Network Security, Patch/Configuration Management, Vulnerability Management

Critical PHP 7 flaws detected and patched, Check Point

Security researchers found three zero-day vulnerabilities in PHP 7, all of which could prove extremely dangerous to any site using the web programming language.

Yannay Livneh of Check Point's exploit research team, said he and his colleagues spent several months examining the unserialized mechanism in PHP 7, the language now running about 80 percent of websites. This is the same area that was also found to be vulnerable in PHP 5, which allowed Drupal, Joomla!, Magento, vBulletin and Pornhub to be successfully attacked in the past.

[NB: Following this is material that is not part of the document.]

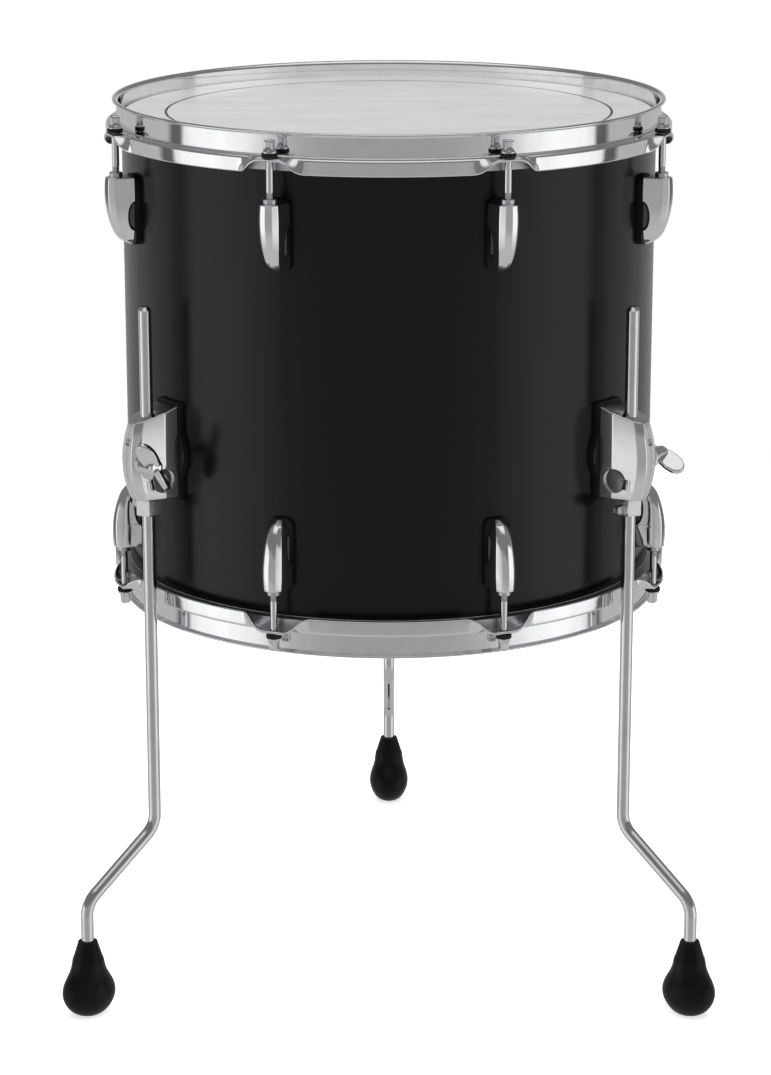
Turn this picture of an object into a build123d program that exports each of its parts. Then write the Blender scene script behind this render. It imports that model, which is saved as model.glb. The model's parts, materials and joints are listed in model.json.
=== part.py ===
from build123d import *
import os
from math import asin, cos

# A floor tom: a wooden drum shell with a head and a steel hoop on each end, standing on three bent
# legs. Millimetres, +Z up. The origin is on the floor, on the drum's axis, and the front is -Y.
# Drum parts are drawn for the upper half, at a height above the shell's middle, and mirrored for
# the lower half. Single parts are drawn along +X (outwards) and turned to their place.

# Shell
SHELL_R = 201.5
SHELL_WALL = 7.5
SHELL_DEPTH = 355.6
SHELL_MIDDLE_Z = 480.8
BEARING_EDGE = 1.8
OUTER_ROUND = 2.0
INNER_BEVEL = 3.8

# Hoop, all heights above the shell's middle
STEEL = 2.3
LIP_H = 189.7
LIP_R = 208.0
HOOP_WALL_R = 203.0
LEDGE_H = 173.0
SKIRT_R = 211.0
SKIRT_H = 161.7
EDGE_ROUND = 0.7

# Heads
FILM = 0.3
COLLAR_R = 201.8
FLESH_DEPTH = 7.7
FLESH_R = 209.8
RING_INNER_R = 168.0
RING_OUTER_R = 196.5

# Lugs and tension rods
LUG_COUNT = 8
FIRST_LUG_ANGLE = 22.5
ROD_CIRCLE_R = 216.3
ROD_R = 2.65
ROD_END_H = 122.0
EAR_R = 8.5
EAR_HALF_WIDTH = 15.0
EAR_HOLE_R = 3.2
WASHER_R = 5.8
WASHER_T = 3.0
FLANGE_R = 5.0
FLANGE_T = 1.6
KEY_HEAD = 6.35
KEY_HEAD_H = 7.8
LUG_H = 140.4
LUG_LENGTH = 50.5
LUG_GASKET_T = 3.5
LUG_DRAFT = 0.14
NUT_BODY_R = 4.4
NUT_COLLAR_R = 4.9
NUT_COLLAR_T = 3.6
NUT_DEPTH = 20.4
FIT = 0.05
CLEARANCE = 0.3
LUG_SCREW_DROP = 40.5
LUG_SCREW_R = 2.4
LUG_WINDOW_DROP = 28.5
LUG_WINDOW_HALF_H = 11.0
LUG_WINDOW_DEPTH = 5.0
# Each level of a lug: drop from its top, half width, reach from the shell's face
LUG_LEVELS = (
    (0.0, 7.3, 23.2),
    (9.0, 7.8, 23.8),
    (19.0, 7.7, 23.4),
    (28.0, 7.2, 21.8),
    (37.0, 6.2, 19.0),
    (42.5, 5.4, 16.2),
    (47.0, 4.3, 11.8),
    (LUG_LENGTH, 2.4, 5.6),
)
LUG_PAD_W = 19.6
LUG_PAD_MARGIN = 1.5
LUG_PAD_CORNER = 6.0
LUG_BUMP_HALF_W = 7.6
LUG_BUMP_MARGIN = 1.6
LUG_WASHER_R = 6.0
LUG_WASHER_T = 1.0
LUG_PAN_R = 4.4
LUG_PAN_H = 2.8

# Leg brackets and legs, heights above the floor
LEG_ANGLES = {"left": -52.5, "right": 52.5, "rear": 180.0}
WING_TURN = {"left": 57.0, "right": -28.0, "rear": 20.0}
LEG_CIRCLE_R = 222.6
LEG_R = 4.75
LEG_TOP_Z = 535.0
LEG_OFFSET = 62.0
UPPER_BEND_Z = 136.0
LOWER_BEND_Z = 87.5
BEND_R = 20.0
LEG_END_Z = 8.0
BRACKET_R = 204.4
BRACKET_BOTTOM_Z = 392.5
BRACKET_TOP_Z = 461.0
# Half of a bracket's plan: distance from the drum's axis, half width
BRACKET_HALF_PLAN = ((BRACKET_R, 13.6), (215.5, 13.2), (236.0, 10.4), (241.0, 6.0))
CROWN_TOP = (235.0, BRACKET_TOP_Z - 10.0)
CROWN_MIDDLE = (240.6, 420.0)
CROWN_BOTTOM = (231.0, BRACKET_BOTTOM_Z)
RECESS_R = 217.5
RECESS_Z = 406.5
RECESS_RADIUS = 9.0
RECESS_FLOOR = 11.8
PEEP_R = 240.5
PEEP_Z = 436.5
PEEP_SIZE = (5.0, 4.4, 5.4)
CLAMP_R = 233.0
CLAMP_Z = 422.0
CLAMP_BOLT_R = 3.0
CLAMP_BOLT_END = 6.8
CLAMP_RELEASE = 2.6
CLAMP_FACE = 10.0
SLOT = 0.8
NUT_SEAT_R = 8.2
WING_FOOT_R = 7.4
WING_FOOT_T = 3.0
WING_HUB_BASE_R = 6.8
WING_HUB_END_R = 5.6
WING_REACH = 22.0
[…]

“Throughout our investigation we discovered three fresh and previously unknown vulnerabilities (CVE-2016-7479, CVE-2016-7480, CVE-2016-7478) in the PHP 7 unserialized mechanism,” Livneh wrote.

Livneh told SC Media on Wednesday that there is no indication any of these vulnerabilities have been exploited and he noted that while the same mechanism for compromise was found, the vulnerability in PHP 7 is different from what was found in PHP 5.

“And we were not surprised,” he said. "This mechanism parses a 'complicated' format. There is no formal definition of this format. Therefore we expected to find bugs in this mechanism."

The first two CVEs, if exploited, would allow an attacker to take full control of the target server enabling the bad actor to spread malware for stealing data. The third flaw generates a denial of service attack shutting down the target system.

Check Point notified the PHP security team of the issues and patches have been issued. Notification took place in mid-September and the fixes were issued by PHP on October 23 and December 1.